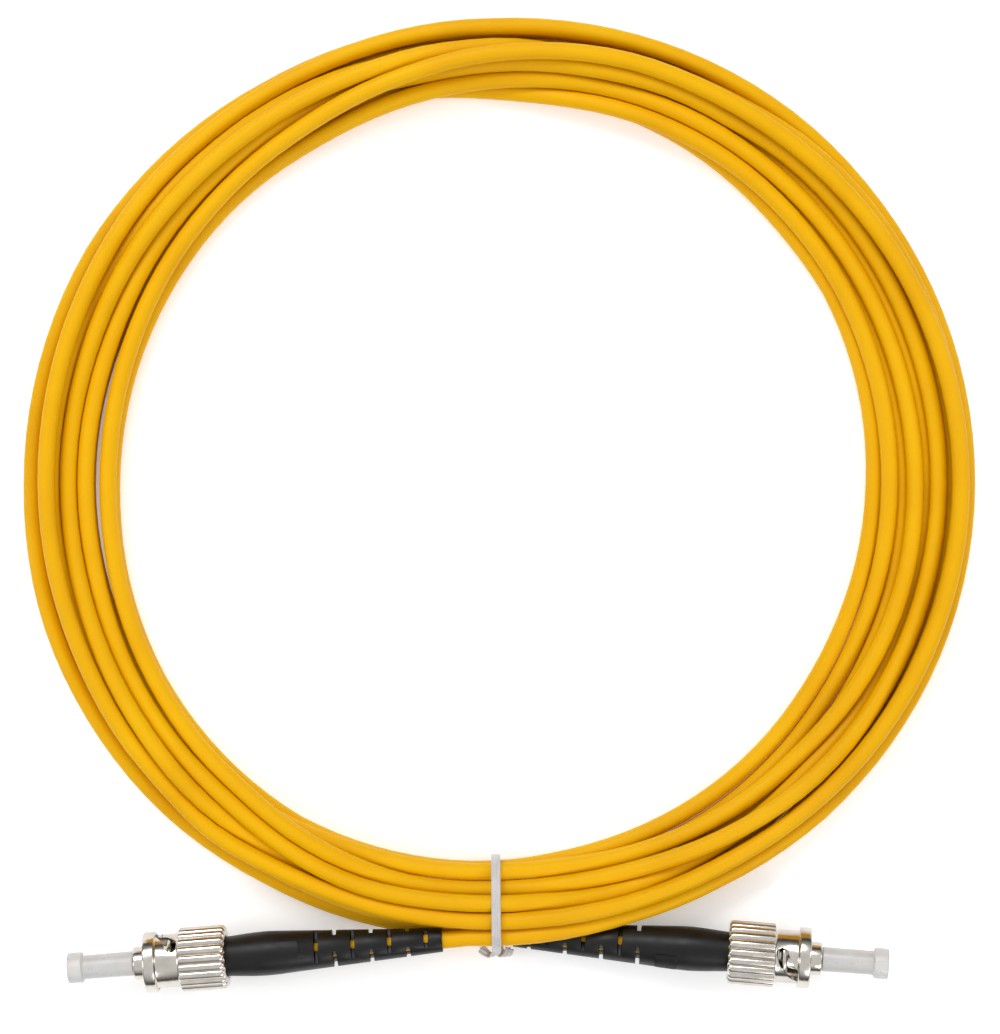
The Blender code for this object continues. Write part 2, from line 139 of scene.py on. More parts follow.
def end_matrix(key):
    """One connector's own frame in metres: X runs outwards from the boot's mouth, Z is up."""
    joint = JOINTS["nut_turn_" + key]
    x = Vector(joint["axis"]).normalized()
    y = Vector((0.0, 0.0, 1.0)).cross(x).normalized()
    z = x.cross(y)
    origin = Vector(joint["pos_m"]) - x * AXIS_STATION * MM
    matrix = Matrix((x, y, z)).transposed().to_4x4()
    matrix.translation = origin
    return matrix


ENDS = {key: end_matrix(key) for key in "ab"}


def coil_point(clock, radius, height):
    """A point given by its clock angle and radius about the coil's centre, in millimetres."""
    turn = math.radians(clock)
    x = COIL_CENTRE[0] + radius * math.cos(turn)
    y = COIL_CENTRE[1] + radius * math.sin(turn)
    return Vector((x, y, height))


def boot_radius(station):
    """The boot's outer radius, as a plain cone that the winding rests against."""
    return np.interp(station, (0.0, 30.3), (2.05, 3.82))


def boot_sections():
    """For each clock step: the boots' centre radius, height and own radius there, where there is a boot."""
    found = [[] for _ in range(STEPS_PER_TURN)]
    for matrix in ENDS.values():
        for station in np.arange(0.0, BOOT_LENGTH, 0.25):
            p = (matrix @ Vector((station * MM, 0.0, 0.0))) / MM
            away = Vector((p.x - COIL_CENTRE[0], p.y - COIL_CENTRE[1]))
            clock = math.degrees(math.atan2(away.y, away.x)) % 360.0
            slot = round(clock / CLOCK_STEP) % STEPS_PER_TURN
            if abs(clock - slot * CLOCK_STEP) < 0.2:
                found[slot].append((away.length, p.z, boot_radius(station)))
    return found


def starting_knots():
    """Clock angle, radius and height of the winding before it settles, from tail A to tail B."""
    knots = list(TAIL_A_ROUTE)
    for clock, lane, layer in JOINING_PLACES:
        knots.append((clock, COIL_RADIUS + lane * LANE, CORD_RADIUS + layer * LAYER))
    places = []
    for turn, (lanes, layers) in enumerate((*WINDING, LAST_TURN), start=1):
        places += [(360.0 * turn + clock, lane, layer) for clock, lane, layer in zip(PLACES, lanes, layers)]
    for here, there in zip(places, places[1:]):
        for step in range(STEPS_BETWEEN_PLACES):
            share = step / STEPS_BETWEEN_PLACES
            eased = (1 - math.cos(math.pi * share)) / 2
            clock = here[0] + (there[0] - here[0]) * share
            lane, layer = (p + (q - p) * eased for p, q in zip(here[1:], there[1:]))
            knots.append((clock, COIL_RADIUS + lane * LANE, CORD_RADIUS + layer * LAYER))
    knots += [(360.0 * TURNS + clock, radius, height) for clock, radius, height in TAIL_B_ROUTE]
    return knots


def push_turns_apart(r, z, live, can):
    """Moves every two turns that overlap away from each other, by a little under half the overlap each."""
    gap = 2 * CORD_RADIUS + CORD_GAP
    move_r = np.zeros(r.shape)
    move_z = np.zeros(r.shape)
    for i in range(len(r)):
        for j in range(i + 1, len(r)):
            both = live[i] & live[j]
            dr = r[i] - r[j]
            dz = z[i] - z[j]
            distance = np.maximum(np.hypot(dr, dz), SMALLEST_DISTANCE)
            push = np.where(both & (distance < gap), (gap - distance) / distance, 0.0)
            share_i = np.where(can[i] & can[j], 0.45, np.where(can[i], 0.9, 0.0))
            share_j = np.where(can[i] & can[j], 0.45, np.where(can[j], 0.9, 0.0))
            move_r[i] += push * dr * share_i
            move_z[i] += push * dz * share_i
            move_r[j] -= push * dr * share_j
            move_z[j] -= push * dz * share_j
    r += np.clip(move_r, -LARGEST_PUSH, LARGEST_PUSH)
    z += np.clip(move_z, -LARGEST_PUSH, LARGEST_PUSH)


def push_off_boots(r, z, can, boots):
    """Moves turns out of the boots that they rest against."""
    for slot, sections in enumerate(boots):
        for centre, up, radius in sections:
            dr = r[:, slot] - centre
            dz = z[:, slot] - up
            distance = np.maximum(np.hypot(dr, dz), SMALLEST_DISTANCE)
            need = radius + CORD_RADIUS + BOOT_GAP
            push = np.where(can[:, slot] & (distance < need), (need - distance) / distance, 0.0)
            r[:, slot] += 0.6 * push * dr
            z[:, slot] += 0.6 * push * dz


def wound_cord():
    """Settles the winding: turns fall, and push each other and the floor apart until they only touch."""
    knots = starting_knots()
    first = math.ceil(knots[0][0] / CLOCK_STEP)
    last = math.floor(knots[-1][0] / CLOCK_STEP)
    turns = last // STEPS_PER_TURN + 1
    clocks = np.arange(turns * STEPS_PER_TURN) * float(CLOCK_STEP)
    aim = np.interp(clocks, [k[0] for k in knots], [k[1] for k in knots])
    height = np.interp(clocks, [k[0] for k in knots], [k[2] for k in knots])
    free = np.zeros(len(clocks), bool)
    tail_a = math.floor(TAIL_A_ROUTE[-1][0] / CLOCK_STEP)
    tail_b = math.ceil((360.0 * TURNS + TAIL_B_ROUTE[0][0]) / CLOCK_STEP)
    free[tail_a + 1 : tail_b] = True
    there = np.zeros(len(clocks), bool)
    there[first : last + 1] = True
    for _ in range(FIRST_SMOOTHINGS):
        for values in (aim, height):
            mean = (np.roll(values, 1) + 2 * values + np.roll(values, -1)) / 4
            values[free] = mean[free]
    r = aim.copy()
    z = height.copy()
    shape = (turns, STEPS_PER_TURN)
    from_lift = np.abs(np.arange(STEPS_PER_TURN) * float(CLOCK_STEP) - LIFT_CLOCK)
    lift = LIFT_HEIGHT * np.clip(LIFT_FLAT - from_lift / LIFT_FADE, 0.0, 1.0)
    floor = np.tile(CORD_RADIUS + lift, turns)
    outline_clocks, inner, outer = zip(*OUTLINE)
    inner_wall = np.interp(clocks % 360.0, outline_clocks, inner, period=360.0) + CORD_RADIUS
    outer_wall = np.interp(clocks % 360.0, outline_clocks, outer, period=360.0) - CORD_RADIUS
    boots = boot_sections()
    for count in range(ROUNDS):
        keep_lane, fall, even = SETTLING if count < ROUNDS - RESTING_ROUNDS else RESTING
        r[free] += keep_lane * (aim - r)[free]
        z[free] -= fall
        for values in (r, z):
            mean = (np.roll(values, 1) + np.roll(values, -1)) / 2
            values[free] += even * (mean - values)[free]
        for _ in range(PUSHES_PER_ROUND):
            push_turns_apart(r.reshape(shape), z.reshape(shape), there.reshape(shape), free.reshape(shape))
            push_off_boots(r.reshape(shape), z.reshape(shape), free.reshape(shape), boots)
            low = free & (z < floor)
            z[low] = floor[low]
            r[free] = np.clip(r, inner_wall, outer_wall)[free]
    keep = slice(first, last + 1)
    return [coil_point(c, a, b) for c, a, b in zip(clocks[keep], r[keep], z[keep])]


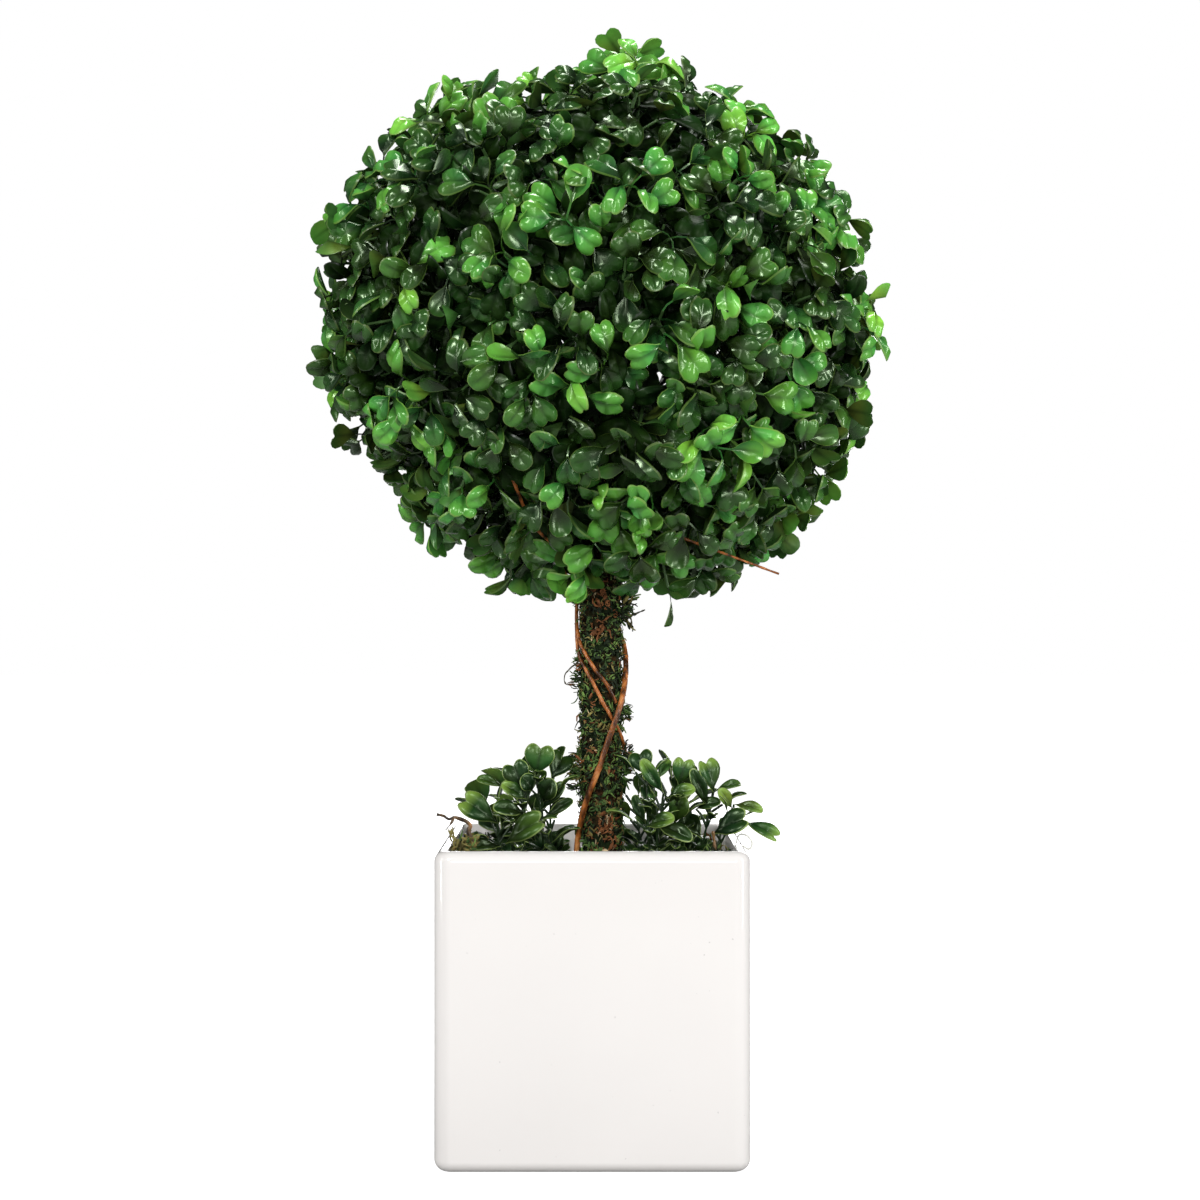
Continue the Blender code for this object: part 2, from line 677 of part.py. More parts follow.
::::
Aim of the task:
Reproduce all the records precisely.

Exercise solution:
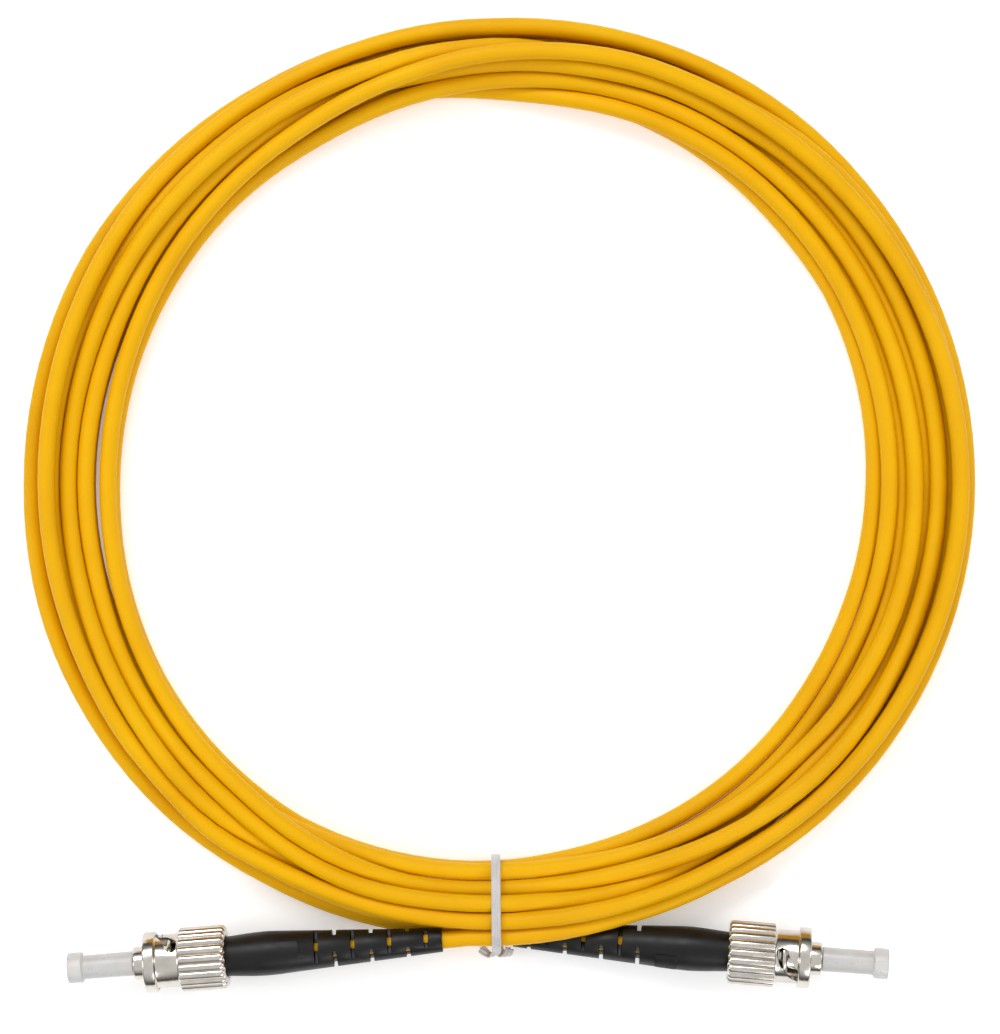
The Blender code for this object continues. Write part 2, from line 139 of scene.py on. More parts follow.
def end_matrix(key):
    """One connector's own frame in metres: X runs outwards from the boot's mouth, Z is up."""
    joint = JOINTS["nut_turn_" + key]
    x = Vector(joint["axis"]).normalized()
    y = Vector((0.0, 0.0, 1.0)).cross(x).normalized()
    z = x.cross(y)
    origin = Vector(joint["pos_m"]) - x * AXIS_STATION * MM
    matrix = Matrix((x, y, z)).transposed().to_4x4()
    matrix.translation = origin
    return matrix


ENDS = {key: end_matrix(key) for key in "ab"}


def coil_point(clock, radius, height):
    """A point given by its clock angle and radius about the coil's centre, in millimetres."""
    turn = math.radians(clock)
    x = COIL_CENTRE[0] + radius * math.cos(turn)
    y = COIL_CENTRE[1] + radius * math.sin(turn)
    return Vector((x, y, height))


def boot_radius(station):
    """The boot's outer radius, as a plain cone that the winding rests against."""
    return np.interp(station, (0.0, 30.3), (2.05, 3.82))


def boot_sections():
    """For each clock step: the boots' centre radius, height and own radius there, where there is a boot."""
    found = [[] for _ in range(STEPS_PER_TURN)]
    for matrix in ENDS.values():
        for station in np.arange(0.0, BOOT_LENGTH, 0.25):
            p = (matrix @ Vector((station * MM, 0.0, 0.0))) / MM
            away = Vector((p.x - COIL_CENTRE[0], p.y - COIL_CENTRE[1]))
            clock = math.degrees(math.atan2(away.y, away.x)) % 360.0
            slot = round(clock / CLOCK_STEP) % STEPS_PER_TURN
            if abs(clock - slot * CLOCK_STEP) < 0.2:
                found[slot].append((away.length, p.z, boot_radius(station)))
    return found


def starting_knots():
    """Clock angle, radius and height of the winding before it settles, from tail A to tail B."""
    knots = list(TAIL_A_ROUTE)
    for clock, lane, layer in JOINING_PLACES:
        knots.append((clock, COIL_RADIUS + lane * LANE, CORD_RADIUS + layer * LAYER))
    places = []
    for turn, (lanes, layers) in enumerate((*WINDING, LAST_TURN), start=1):
        places += [(360.0 * turn + clock, lane, layer) for clock, lane, layer in zip(PLACES, lanes, layers)]
    for here, there in zip(places, places[1:]):
        for step in range(STEPS_BETWEEN_PLACES):
            share = step / STEPS_BETWEEN_PLACES
            eased = (1 - math.cos(math.pi * share)) / 2
            clock = here[0] + (there[0] - here[0]) * share
            lane, layer = (p + (q - p) * eased for p, q in zip(here[1:], there[1:]))
            knots.append((clock, COIL_RADIUS + lane * LANE, CORD_RADIUS + layer * LAYER))
    knots += [(360.0 * TURNS + clock, radius, height) for clock, radius, height in TAIL_B_ROUTE]
    return knots


def push_turns_apart(r, z, live, can):
    """Moves every two turns that overlap away from each other, by a little under half the overlap each."""
    gap = 2 * CORD_RADIUS + CORD_GAP
    move_r = np.zeros(r.shape)
    move_z = np.zeros(r.shape)
    for i in range(len(r)):
        for j in range(i + 1, len(r)):
            both = live[i] & live[j]
            dr = r[i] - r[j]
            dz = z[i] - z[j]
            distance = np.maximum(np.hypot(dr, dz), SMALLEST_DISTANCE)
            push = np.where(both & (distance < gap), (gap - distance) / distance, 0.0)
            share_i = np.where(can[i] & can[j], 0.45, np.where(can[i], 0.9, 0.0))
            share_j = np.where(can[i] & can[j], 0.45, np.where(can[j], 0.9, 0.0))
            move_r[i] += push * dr * share_i
            move_z[i] += push * dz * share_i
            move_r[j] -= push * dr * share_j
            move_z[j] -= push * dz * share_j
    r += np.clip(move_r, -LARGEST_PUSH, LARGEST_PUSH)
    z += np.clip(move_z, -LARGEST_PUSH, LARGEST_PUSH)


def push_off_boots(r, z, can, boots):
    """Moves turns out of the boots that they rest against."""
    for slot, sections in enumerate(boots):
        for centre, up, radius in sections:
            dr = r[:, slot] - centre
            dz = z[:, slot] - up
            distance = np.maximum(np.hypot(dr, dz), SMALLEST_DISTANCE)
            need = radius + CORD_RADIUS + BOOT_GAP
            push = np.where(can[:, slot] & (distance < need), (need - distance) / distance, 0.0)
            r[:, slot] += 0.6 * push * dr
            z[:, slot] += 0.6 * push * dz


def wound_cord():
    """Settles the winding: turns fall, and push each other and the floor apart until they only touch."""
    knots = starting_knots()
    first = math.ceil(knots[0][0] / CLOCK_STEP)
    last = math.floor(knots[-1][0] / CLOCK_STEP)
    turns = last // STEPS_PER_TURN + 1
    clocks = np.arange(turns * STEPS_PER_TURN) * float(CLOCK_STEP)
    aim = np.interp(clocks, [k[0] for k in knots], [k[1] for k in knots])
    height = np.interp(clocks, [k[0] for k in knots], [k[2] for k in knots])
    free = np.zeros(len(clocks), bool)
    tail_a = math.floor(TAIL_A_ROUTE[-1][0] / CLOCK_STEP)
    tail_b = math.ceil((360.0 * TURNS + TAIL_B_ROUTE[0][0]) / CLOCK_STEP)
    free[tail_a + 1 : tail_b] = True
    there = np.zeros(len(clocks), bool)
    there[first : last + 1] = True
    for _ in range(FIRST_SMOOTHINGS):
        for values in (aim, height):
            mean = (np.roll(values, 1) + 2 * values + np.roll(values, -1)) / 4
            values[free] = mean[free]
    r = aim.copy()
    z = height.copy()
    shape = (turns, STEPS_PER_TURN)
    from_lift = np.abs(np.arange(STEPS_PER_TURN) * float(CLOCK_STEP) - LIFT_CLOCK)
    lift = LIFT_HEIGHT * np.clip(LIFT_FLAT - from_lift / LIFT_FADE, 0.0, 1.0)
    floor = np.tile(CORD_RADIUS + lift, turns)
    outline_clocks, inner, outer = zip(*OUTLINE)
    inner_wall = np.interp(clocks % 360.0, outline_clocks, inner, period=360.0) + CORD_RADIUS
    outer_wall = np.interp(clocks % 360.0, outline_clocks, outer, period=360.0) - CORD_RADIUS
    boots = boot_sections()
    for count in range(ROUNDS):
        keep_lane, fall, even = SETTLING if count < ROUNDS - RESTING_ROUNDS else RESTING
        r[free] += keep_lane * (aim - r)[free]
        z[free] -= fall
        for values in (r, z):
            mean = (np.roll(values, 1) + np.roll(values, -1)) / 2
            values[free] += even * (mean - values)[free]
        for _ in range(PUSHES_PER_ROUND):
            push_turns_apart(r.reshape(shape), z.reshape(shape), there.reshape(shape), free.reshape(shape))
            push_off_boots(r.reshape(shape), z.reshape(shape), free.reshape(shape), boots)
            low = free & (z < floor)
            z[low] = floor[low]
            r[free] = np.clip(r, inner_wall, outer_wall)[free]
    keep = slice(first, last + 1)
    return [coil_point(c, a, b) for c, a, b in zip(clocks[keep], r[keep], z[keep])]


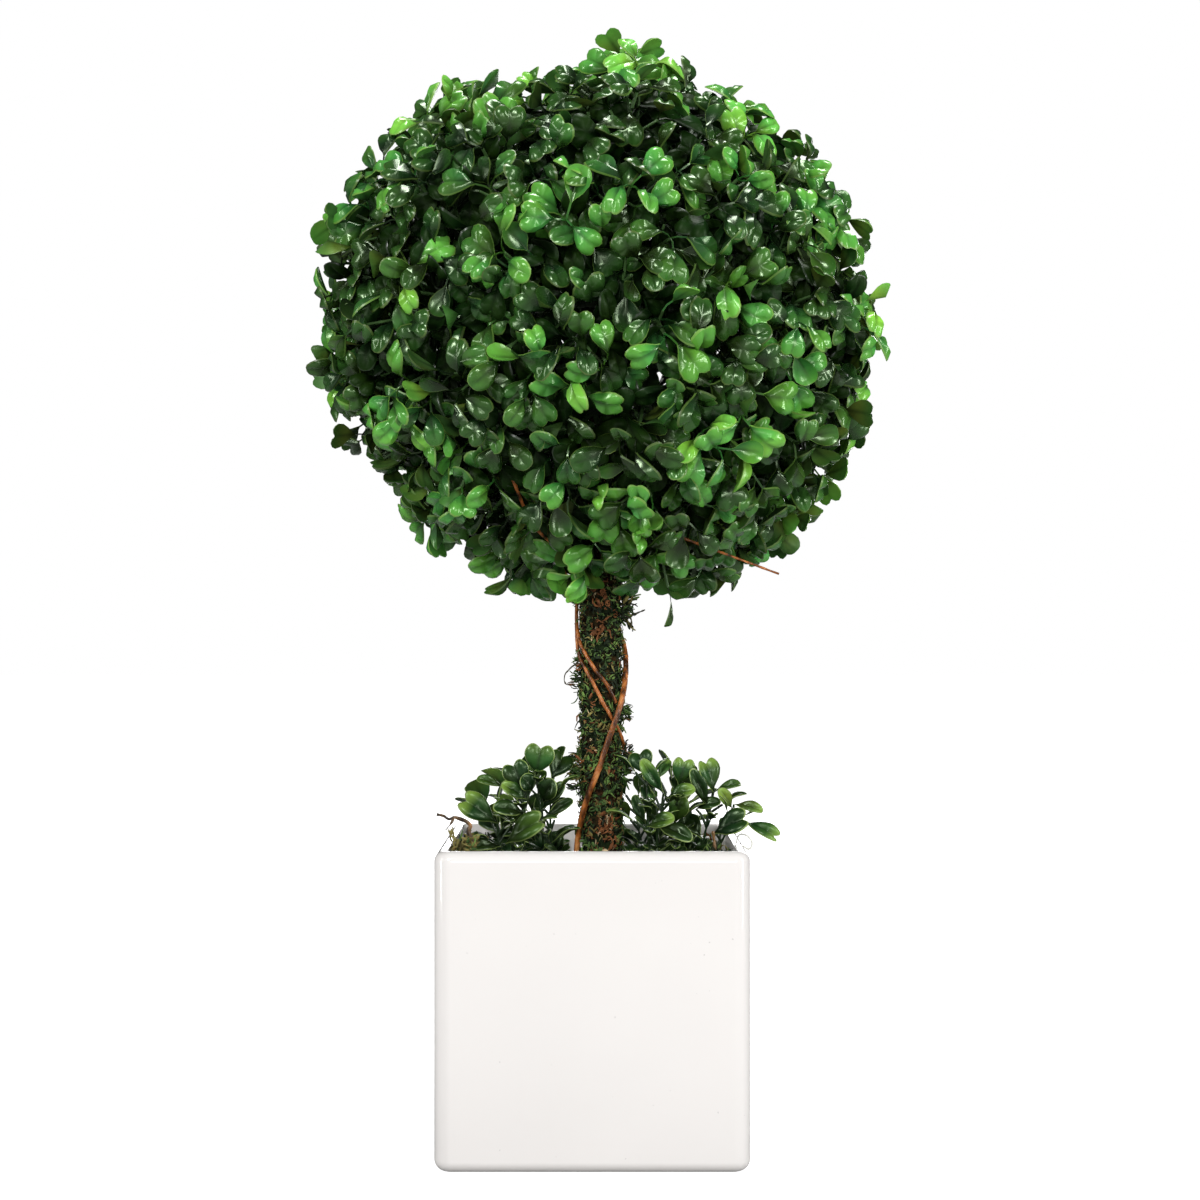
Continue the Blender code for this object: part 2, from line 677 of part.py. More parts follow.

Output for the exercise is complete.